Examples of algorithms: K-means clustering, BIRCH (Balanced Iterative Reducing and Clustering using Hierarchies)
- Detection of changes and deviations – a technique that looks for fragments of a data set that differ significantly from the rest. Such fragments are defined as anomalies or outliers. These techniques are characterized by a high detection rate and a low false rate. They are used, for example, in AML (Anti Money Laundering) and for monitoring changes in the ecosystem.
Examples of algorithms: the K-NN algorithm, Bayesian networks, and hidden Markov models (HMM).
Which model to choose and how to effectively explore the data?
The answer to that question is, of course, “it depends”.
Data mining is only part of the whole KDD chain, and we can see from the previous part of the article how extensive the topic is. Everything that happened with the data along the way will have an impact on our decisions. However, there are certain patterns that can be followed. If we know that our results are to be discrete, we will use classifiers; if they are to be numerical results, different ones – we will use regression prediction techniques. However, if we have no expectations or they are general in relation to our data and we want to learn something from them, we will use descriptive techniques.

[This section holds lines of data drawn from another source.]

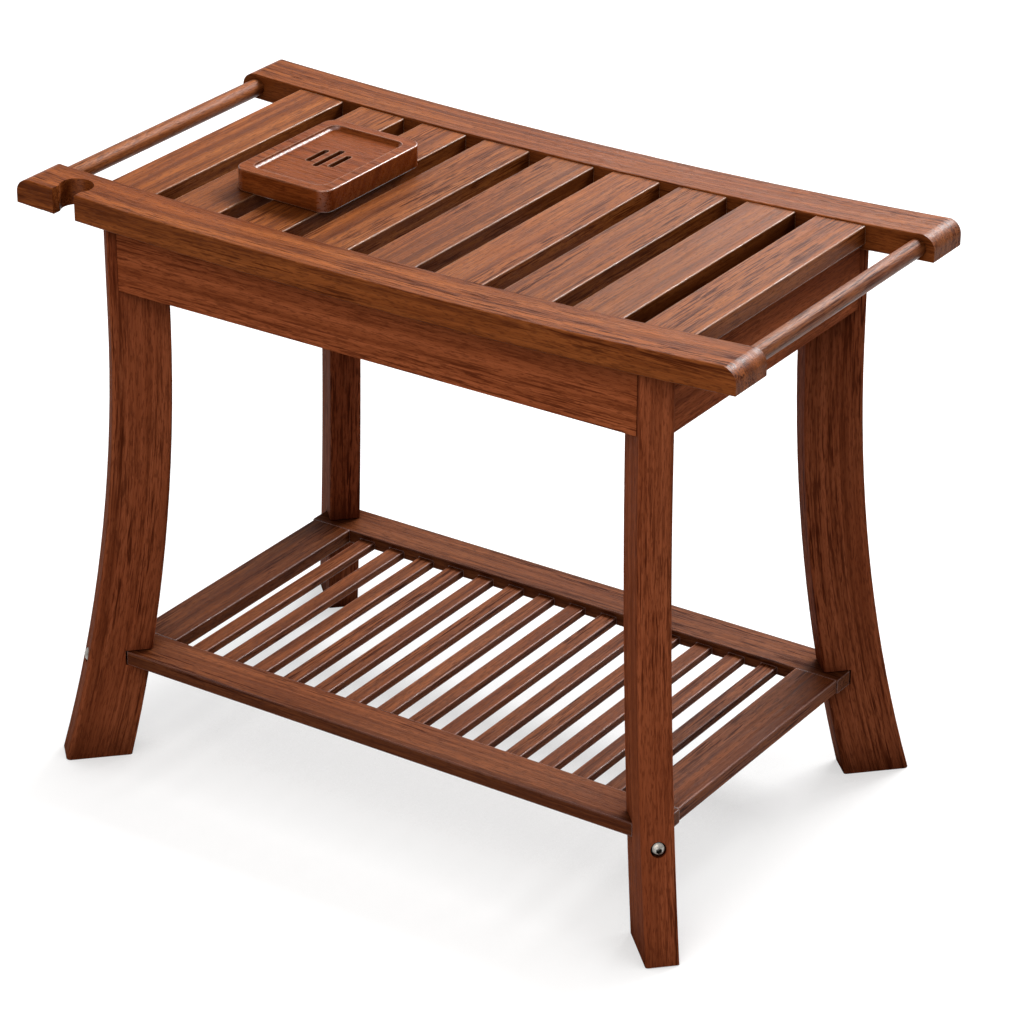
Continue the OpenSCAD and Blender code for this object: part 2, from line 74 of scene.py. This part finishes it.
class Shader:
    """Adds nodes to a material or a world, each with its inputs and settings, and links them."""

    def __init__(self, owner):
        owner.use_nodes = True
        self.owner = owner
        self.tree = owner.node_tree
        self.tree.nodes.clear()

    def add(self, kind, inputs=None, **settings):
        node = self.tree.nodes.new("ShaderNode" + kind)
        for key, value in settings.items():
            setattr(node, key, value)
        for key, value in (inputs or {}).items():
            if isinstance(value, bpy.types.NodeSocket):
                self.tree.links.new(value, node.inputs[key])
            else:
                node.inputs[key].default_value = value
        return node.outputs

    def math(self, operation, a, b=0.0):
        return self.add("Math", {0: a, 1: b}, operation=operation)[0]

    def vector(self, operation, a, b=(0, 0, 0)):
        out = self.add("VectorMath", {0: a, 1: b}, operation=operation)
        return out["Value"] if operation in ("DOT_PRODUCT", "LENGTH") else out["Vector"]

    def noise(self, at, stretch, detail, roughness=0.5):
        """A noise, 0 to 1, whose features are 1 / stretch metres along each axis."""
        scaled = self.vector("MULTIPLY", at, stretch)
        return self.add("TexNoise", {"Vector": scaled, "Scale": 1.0, "Detail": detail,
                                     "Roughness": roughness})

    def span(self, value, low, high, to_low=0.0, to_high=1.0):
        return self.add("MapRange", {"Value": value, "From Min": low, "From Max": high,
                                     "To Min": to_low, "To Max": to_high})["Result"]

    def open_air(self, distance, samples):
        """1 on an open face, and less in a crevice that is closer than the distance."""
        return self.add("AmbientOcclusion", {"Distance": distance}, samples=samples)["AO"]

    def ramp(self, value, stops):
        out = self.add("ValToRGB", {"Fac": value})
        ramp = out[0].node.color_ramp
        while len(ramp.elements) < len(stops):
            ramp.elements.new(0.5)
        for element, (position, colour) in zip(ramp.elements, stops):
            element.position = position
            element.color = solid(colour)
        return out["Color"]

    def mix(self, factor, a, b, blend="MIX"):
        """Of a Mix node's sockets, 6 and 7 are the colours and 2 is the coloured result."""
        inputs = {0: factor, 6: a, 7: b}
        return self.add("Mix", inputs, data_type="RGBA", blend_type=blend)[2]

    def board(self, centre, along, across):
        """The place on a board: along its grain, across it and through it."""
        at = self.vector("SUBTRACT", self.add("TexCoord")["Object"], centre)
        axes = (along, across, along.cross(across))
        parts = [self.vector("DOT_PRODUCT", at, tuple(axis)) for axis in axes]
        return self.add("CombineXYZ", dict(enumerate(parts)))["Vector"]

    def finish(self, surface, output="OutputMaterial"):
        self.add(output, {"Surface": surface})
        return self.owner


# ---- Teak ----

# A noise's features to the metre, along a board, across it and through it, then its detail and
# its roughness
SWAY = ((4, 20, 20), 2)
STREAKS = ((7, 190, 190), 3, 0.6)
LINES = ((24, 560, 560), 2, 0.75)
GATHERS = ((4, 50, 50), 1)
FLECKS = ((150, 900, 900), 1)
PATCHES = ((5, 24, 24), 2)
PORES = ((110, 1700, 1700), 0)

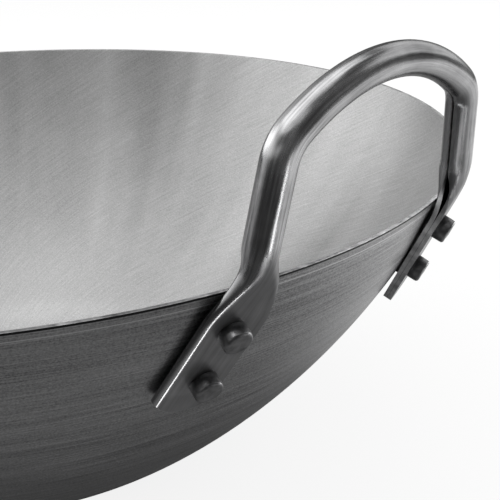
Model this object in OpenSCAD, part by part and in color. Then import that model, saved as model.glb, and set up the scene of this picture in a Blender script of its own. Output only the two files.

Also read: Data storytelling in Microsoft Power BI
Application of a data mining algorithm
We have determined what method/technique to use – now we need to answer the question of which algorithm to apply to create a data model. Well, there’s no definite answer. Personally, I have come across an approach in which we choose the algorithms that we comprehend – and which we know will “understand” our data the best – and then compare them. However, if there is no chance to try out several solutions, the production conditions do not allow it or there are other limitations, the experience of the developer or the team that implements these solutions will decide.
Why use data mining?
Data mining is an extensive area that fits into the currently important trend related to Big Data, Data Science, and building a data-driven organization. In fact, a separate article on each of the above-mentioned algorithms could be created. Companies that want to be data-driven collect data and invest in data analytics tools such as Microsoft Power BI, Tableau, or Qlik Sense, which are used to visualize the conclusions received by the methods which I have described in a form that is comprehensible to everyone. Such solutions help to find trends and hidden relationships between data from different data sources, extract the potential and turn raw data into useful information allowing us to make accurate decisions. Many companies use them not only to analyze historical data but also to make forecasts, and thereby, for example, increase sales.